= Work instructions =
Retype the whole listing below, character for character.

──────────────────────────────

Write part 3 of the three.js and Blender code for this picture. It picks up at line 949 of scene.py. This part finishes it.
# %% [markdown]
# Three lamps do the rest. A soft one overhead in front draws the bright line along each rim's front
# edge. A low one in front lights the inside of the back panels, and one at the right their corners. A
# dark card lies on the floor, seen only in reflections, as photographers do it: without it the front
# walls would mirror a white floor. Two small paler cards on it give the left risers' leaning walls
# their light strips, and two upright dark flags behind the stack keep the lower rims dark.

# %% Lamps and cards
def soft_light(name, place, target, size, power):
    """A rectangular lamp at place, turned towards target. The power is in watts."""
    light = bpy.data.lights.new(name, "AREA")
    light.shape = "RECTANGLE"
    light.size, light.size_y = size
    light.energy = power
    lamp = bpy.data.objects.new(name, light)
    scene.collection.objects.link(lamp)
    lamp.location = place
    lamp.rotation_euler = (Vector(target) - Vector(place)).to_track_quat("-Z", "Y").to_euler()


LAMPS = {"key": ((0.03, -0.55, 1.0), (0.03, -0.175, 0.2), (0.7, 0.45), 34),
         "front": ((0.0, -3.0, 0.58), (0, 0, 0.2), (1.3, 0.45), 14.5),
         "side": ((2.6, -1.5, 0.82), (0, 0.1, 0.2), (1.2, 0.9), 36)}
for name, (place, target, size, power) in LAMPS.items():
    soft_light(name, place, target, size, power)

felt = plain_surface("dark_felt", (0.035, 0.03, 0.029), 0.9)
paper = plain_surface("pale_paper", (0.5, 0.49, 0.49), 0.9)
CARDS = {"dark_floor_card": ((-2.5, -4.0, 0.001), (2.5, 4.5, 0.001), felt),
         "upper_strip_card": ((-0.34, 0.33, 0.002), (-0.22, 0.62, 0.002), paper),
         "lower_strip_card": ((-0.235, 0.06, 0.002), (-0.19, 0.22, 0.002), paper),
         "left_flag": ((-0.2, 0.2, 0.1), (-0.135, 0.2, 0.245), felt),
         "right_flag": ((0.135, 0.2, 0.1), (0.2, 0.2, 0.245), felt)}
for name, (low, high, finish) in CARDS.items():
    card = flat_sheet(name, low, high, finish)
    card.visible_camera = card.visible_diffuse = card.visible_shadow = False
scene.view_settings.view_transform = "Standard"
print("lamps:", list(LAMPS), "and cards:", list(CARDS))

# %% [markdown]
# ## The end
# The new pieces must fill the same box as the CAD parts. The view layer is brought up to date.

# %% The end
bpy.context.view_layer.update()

──────────────────────────────

= Correct response =
Write part 3 of the three.js and Blender code for this picture. It picks up at line 949 of scene.py. This part finishes it.
# %% [markdown]
# Three lamps do the rest. A soft one overhead in front draws the bright line along each rim's front
# edge. A low one in front lights the inside of the back panels, and one at the right their corners. A
# dark card lies on the floor, seen only in reflections, as photographers do it: without it the front
# walls would mirror a white floor. Two small paler cards on it give the left risers' leaning walls
# their light strips, and two upright dark flags behind the stack keep the lower rims dark.

# %% Lamps and cards
def soft_light(name, place, target, size, power):
    """A rectangular lamp at place, turned towards target. The power is in watts."""
    light = bpy.data.lights.new(name, "AREA")
    light.shape = "RECTANGLE"
    light.size, light.size_y = size
    light.energy = power
    lamp = bpy.data.objects.new(name, light)
    scene.collection.objects.link(lamp)
    lamp.location = place
    lamp.rotation_euler = (Vector(target) - Vector(place)).to_track_quat("-Z", "Y").to_euler()


LAMPS = {"key": ((0.03, -0.55, 1.0), (0.03, -0.175, 0.2), (0.7, 0.45), 34),
         "front": ((0.0, -3.0, 0.58), (0, 0, 0.2), (1.3, 0.45), 14.5),
         "side": ((2.6, -1.5, 0.82), (0, 0.1, 0.2), (1.2, 0.9), 36)}
for name, (place, target, size, power) in LAMPS.items():
    soft_light(name, place, target, size, power)

felt = plain_surface("dark_felt", (0.035, 0.03, 0.029), 0.9)
paper = plain_surface("pale_paper", (0.5, 0.49, 0.49), 0.9)
CARDS = {"dark_floor_card": ((-2.5, -4.0, 0.001), (2.5, 4.5, 0.001), felt),
         "upper_strip_card": ((-0.34, 0.33, 0.002), (-0.22, 0.62, 0.002), paper),
         "lower_strip_card": ((-0.235, 0.06, 0.002), (-0.19, 0.22, 0.002), paper),
         "left_flag": ((-0.2, 0.2, 0.1), (-0.135, 0.2, 0.245), felt),
         "right_flag": ((0.135, 0.2, 0.1), (0.2, 0.2, 0.245), felt)}
for name, (low, high, finish) in CARDS.items():
    card = flat_sheet(name, low, high, finish)
    card.visible_camera = card.visible_diffuse = card.visible_shadow = False
scene.view_settings.view_transform = "Standard"
print("lamps:", list(LAMPS), "and cards:", list(CARDS))

# %% [markdown]
# ## The end
# The new pieces must fill the same box as the CAD parts. The view layer is brought up to date.

# %% The end
bpy.context.view_layer.update()